El cálculo fue erróneo. De hecho, gran parte de las donaciones terminaron en las arcas y los arsenales de organizaciones terroristas, entre ellas Al Qaeda. El doble juego quedó a la vista el 11-S.

Si Al Qaeda hubiera sido sólo un error de cálculo del rey Fad, sus sucesores no habrían destinado tanto dinero para alentar la “jihad” y difundir el wahabismo, la vertiente teológica más intolerante del islamismo. Su impulsor es uno de los fundadores de la dinastía gobernante.

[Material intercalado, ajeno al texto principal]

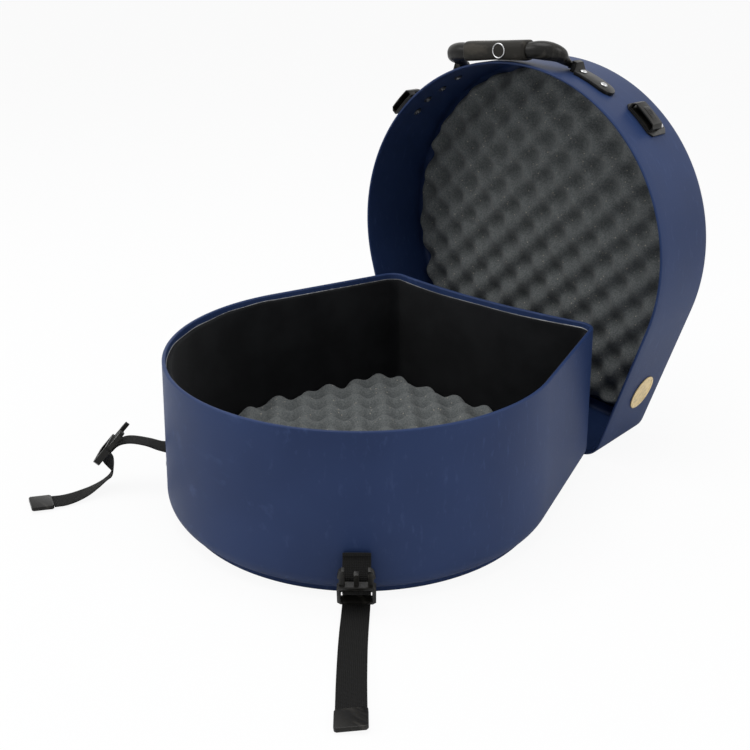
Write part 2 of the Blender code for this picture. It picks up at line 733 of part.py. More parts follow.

Muhamad bin Abd al-Wahhab predicaba en el siglo XVIII purificar el Islam, para que volviera a ser como el que practicaron las tres primeras generaciones de musulmanes.

Tras el Pacto de Diriyah, que Al Wahhab selló uniendo su familia con la del emir Muamad bin Saud (bisabuelo del fundador de Arabia Saudita), su prédica se convirtió en el brazo religioso del ejército beduino que conquistó el Hiyaz venciendo a los hachemitas. Por eso el reino del clan Saud nació teniendo a esa rigurosa vertiente teológica como doctrina oficial.

En la Península Arábiga, la modernidad está en los edificios y las autopistas, pero el poder está en monarquías oscurantistas con leyes medievales. Con todas sus tinieblas, Irán es más democrática que los países de la otra costa del Golfo. El plan de Jomeini para expandir su revolución justifica la desconfianza árabe. Pero el adoctrinamiento salafista cuya difusión financian los petrodólares sauditas, insiste en convertir la grieta entre sunitas y chiítas en un campo de batalla.

Esa grieta comenzó con la caída del califa Alí, primo y yerno de Mahoma, en la batalla del Camello. Y se convirtió en un sisma definitivo con la muerte de Hussein, nieto del profeta, en la batalla de Kerbala. Los chiítas han sido a lo largo de los siglos una minoría marginada. El ayatola Jomeini hizo de Irán una amenaza para los regímenes sunitas árabes. Parte de la estrategia defensiva saudita fue engendrar monstruos salafistas como ISIS, a los que ahora, como Víctor Frankestein, promete aniquilar.